WHAT IS ASKED: Tell how many lines include the string "axes". Answer with a single number.

>>>>>

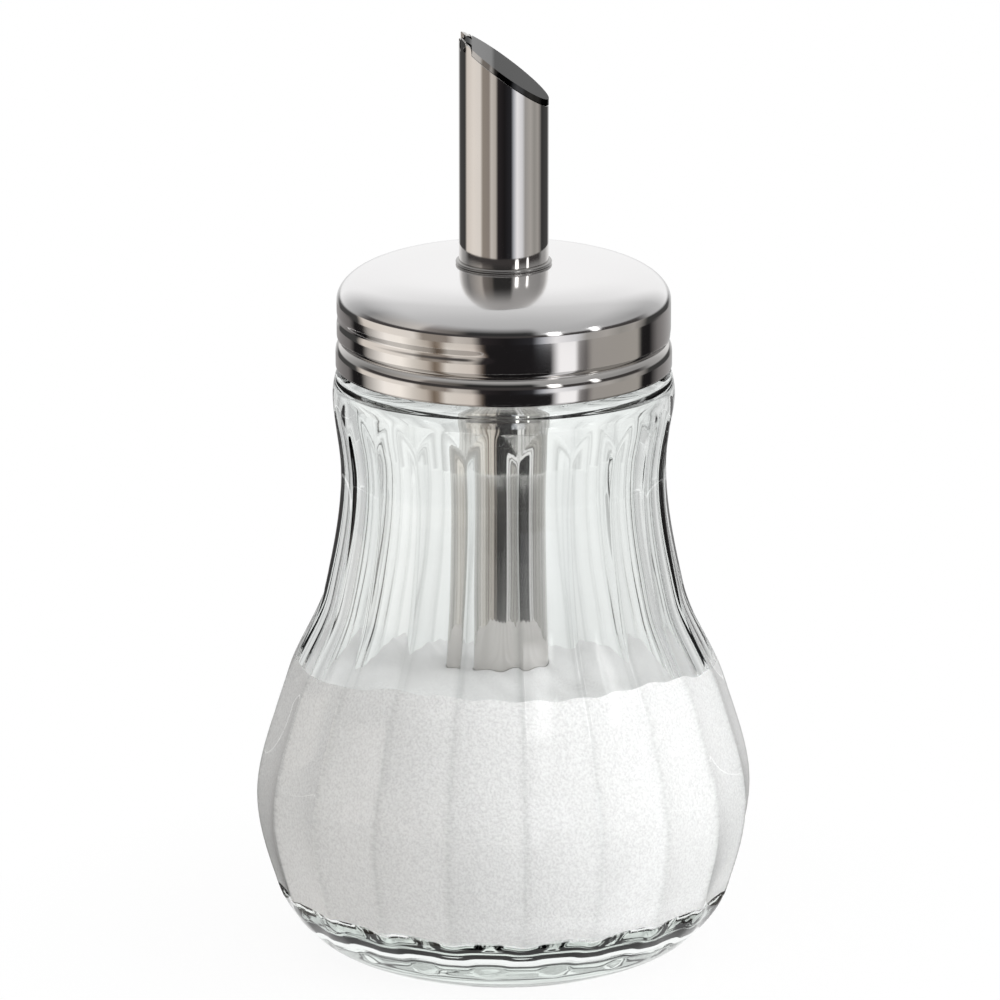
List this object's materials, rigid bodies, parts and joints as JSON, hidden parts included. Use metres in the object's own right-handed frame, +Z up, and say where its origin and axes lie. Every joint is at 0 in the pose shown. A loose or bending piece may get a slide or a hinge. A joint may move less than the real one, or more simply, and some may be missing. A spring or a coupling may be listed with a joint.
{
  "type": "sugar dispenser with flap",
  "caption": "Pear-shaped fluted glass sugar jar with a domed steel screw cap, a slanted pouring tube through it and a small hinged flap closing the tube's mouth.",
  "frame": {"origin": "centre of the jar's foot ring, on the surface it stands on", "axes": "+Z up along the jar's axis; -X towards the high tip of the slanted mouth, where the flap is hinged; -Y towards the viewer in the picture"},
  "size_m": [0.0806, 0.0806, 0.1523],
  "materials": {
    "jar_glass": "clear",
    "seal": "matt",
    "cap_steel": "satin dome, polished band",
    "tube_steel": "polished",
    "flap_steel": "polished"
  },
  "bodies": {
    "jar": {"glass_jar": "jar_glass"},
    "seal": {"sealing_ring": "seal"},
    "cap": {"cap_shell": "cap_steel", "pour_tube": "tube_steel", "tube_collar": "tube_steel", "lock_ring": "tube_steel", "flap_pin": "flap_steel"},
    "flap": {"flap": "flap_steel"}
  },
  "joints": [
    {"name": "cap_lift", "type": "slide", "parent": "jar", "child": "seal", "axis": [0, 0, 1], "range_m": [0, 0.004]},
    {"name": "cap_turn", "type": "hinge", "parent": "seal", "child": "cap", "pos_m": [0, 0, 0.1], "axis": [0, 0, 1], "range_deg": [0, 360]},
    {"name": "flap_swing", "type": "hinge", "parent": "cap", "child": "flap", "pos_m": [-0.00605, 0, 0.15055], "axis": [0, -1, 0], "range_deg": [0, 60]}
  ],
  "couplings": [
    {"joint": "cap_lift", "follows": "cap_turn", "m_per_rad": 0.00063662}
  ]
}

<<<<<
>>>>>

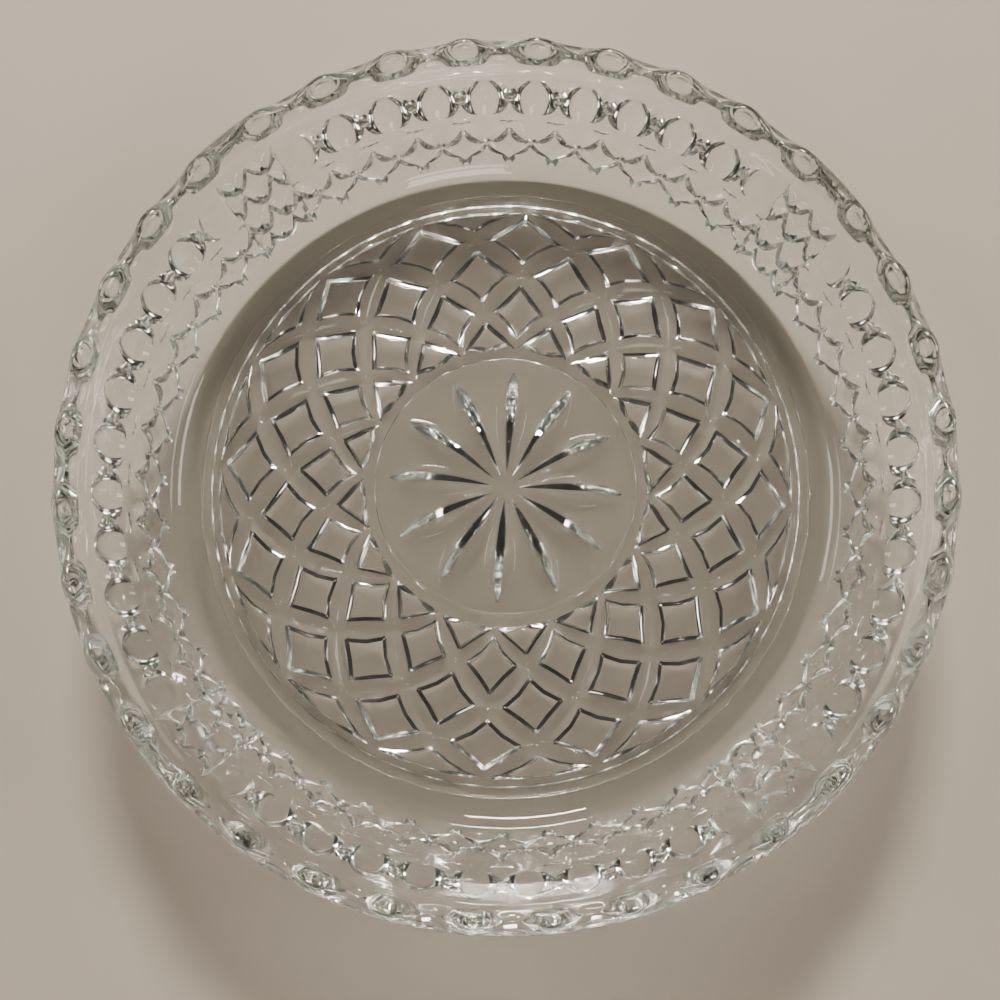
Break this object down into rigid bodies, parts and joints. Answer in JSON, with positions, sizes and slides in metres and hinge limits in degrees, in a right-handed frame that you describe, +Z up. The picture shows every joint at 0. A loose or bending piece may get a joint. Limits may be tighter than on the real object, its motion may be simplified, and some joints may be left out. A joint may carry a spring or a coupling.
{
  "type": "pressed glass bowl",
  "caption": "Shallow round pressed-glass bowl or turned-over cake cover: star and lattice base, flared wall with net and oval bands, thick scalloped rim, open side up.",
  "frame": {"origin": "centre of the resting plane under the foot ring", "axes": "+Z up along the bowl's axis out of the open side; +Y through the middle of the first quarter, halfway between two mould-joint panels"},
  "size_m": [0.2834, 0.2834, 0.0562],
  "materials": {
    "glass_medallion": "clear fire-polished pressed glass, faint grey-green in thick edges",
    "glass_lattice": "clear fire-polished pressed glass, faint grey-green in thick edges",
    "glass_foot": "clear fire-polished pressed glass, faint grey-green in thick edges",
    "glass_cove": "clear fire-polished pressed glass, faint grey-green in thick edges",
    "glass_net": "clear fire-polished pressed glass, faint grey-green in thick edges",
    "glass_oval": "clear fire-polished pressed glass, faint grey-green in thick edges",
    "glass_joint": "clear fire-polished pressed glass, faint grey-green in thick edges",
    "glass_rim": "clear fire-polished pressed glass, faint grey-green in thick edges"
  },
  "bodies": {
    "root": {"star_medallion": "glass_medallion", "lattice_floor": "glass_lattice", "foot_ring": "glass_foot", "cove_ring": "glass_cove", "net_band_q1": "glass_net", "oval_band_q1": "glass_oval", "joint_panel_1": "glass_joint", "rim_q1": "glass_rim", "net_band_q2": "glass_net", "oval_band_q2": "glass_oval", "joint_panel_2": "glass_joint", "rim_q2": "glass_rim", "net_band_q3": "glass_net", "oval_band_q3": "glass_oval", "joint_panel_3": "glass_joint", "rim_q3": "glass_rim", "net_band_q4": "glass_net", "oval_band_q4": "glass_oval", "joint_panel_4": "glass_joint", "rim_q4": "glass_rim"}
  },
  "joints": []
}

<<<<<

COMPLETED TASK: 3